When we first recognize that a certain surprising emergence has happened, it seems like magic or miracle. If that emergence occurs again and again when certain relatings are repeated, we soon come to simply expect what will happen. The “magic” disappears when we have given a name to that phenomenon and formulated a fitting “law” which seems to govern such occurrences. What a shame that our sense of wonder so easily sags into scientific smugness!

Perhaps the rationale of the whole process of time is that the Creator is seeking to unfold the full extent to which creativity can go.

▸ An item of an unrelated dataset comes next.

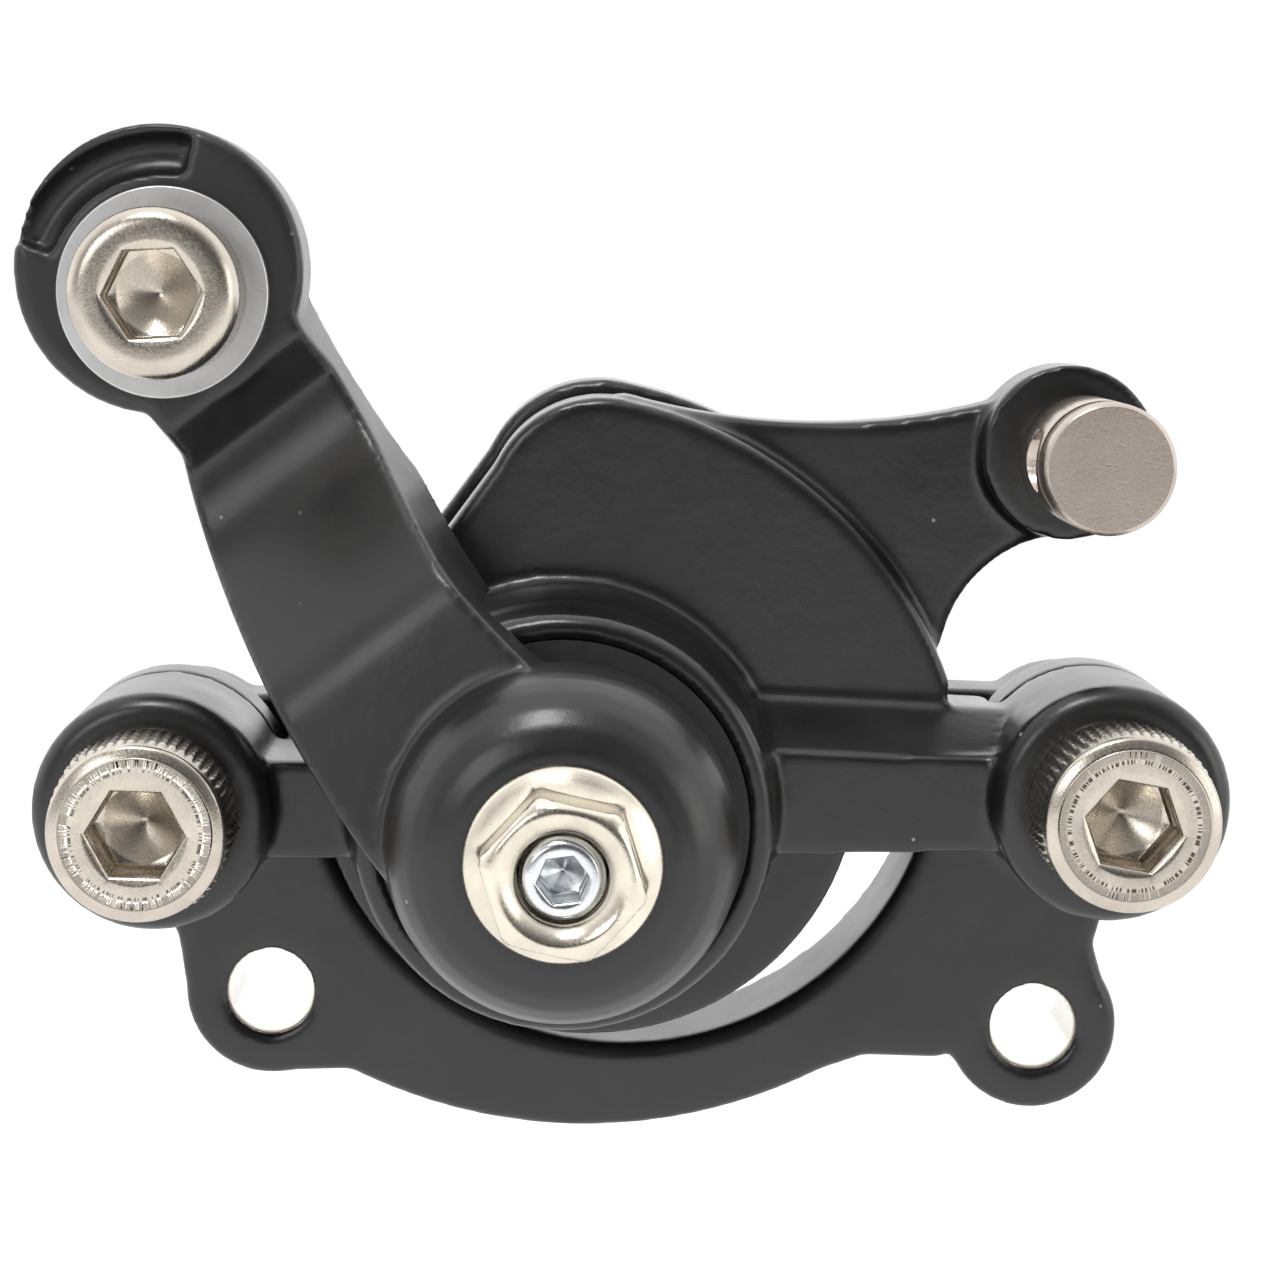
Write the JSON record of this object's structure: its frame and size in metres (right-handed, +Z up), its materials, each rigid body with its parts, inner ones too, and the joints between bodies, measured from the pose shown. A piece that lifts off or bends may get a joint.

It takes a great deal more credulity than I possess to believe that this astonishing world has been and is developing by mere chance and “do-it-yourself” processes. To me it makes better sense to give, in the words of that old hymn by Bridges and Thring, appropriate acknowledgment to

… the Lord of years,
            the Potentate of time,
Creator of the rolling spheres,
            ineffably sublime.

Looking back, we would sometimes like to have realized in advance how things could come to be the way they are now. As a new millennium begins, glancing back over the ages through which the world has already come, we wonder toward what future the whole time-process is headed. In this shifting world, progressive concepts such as development, potentiality, actualizing, emergence and creativity help us temporarily to feel a little more trustful and secure, even though our comprehension of time is so speculative. Hope is a cousin of potentiality.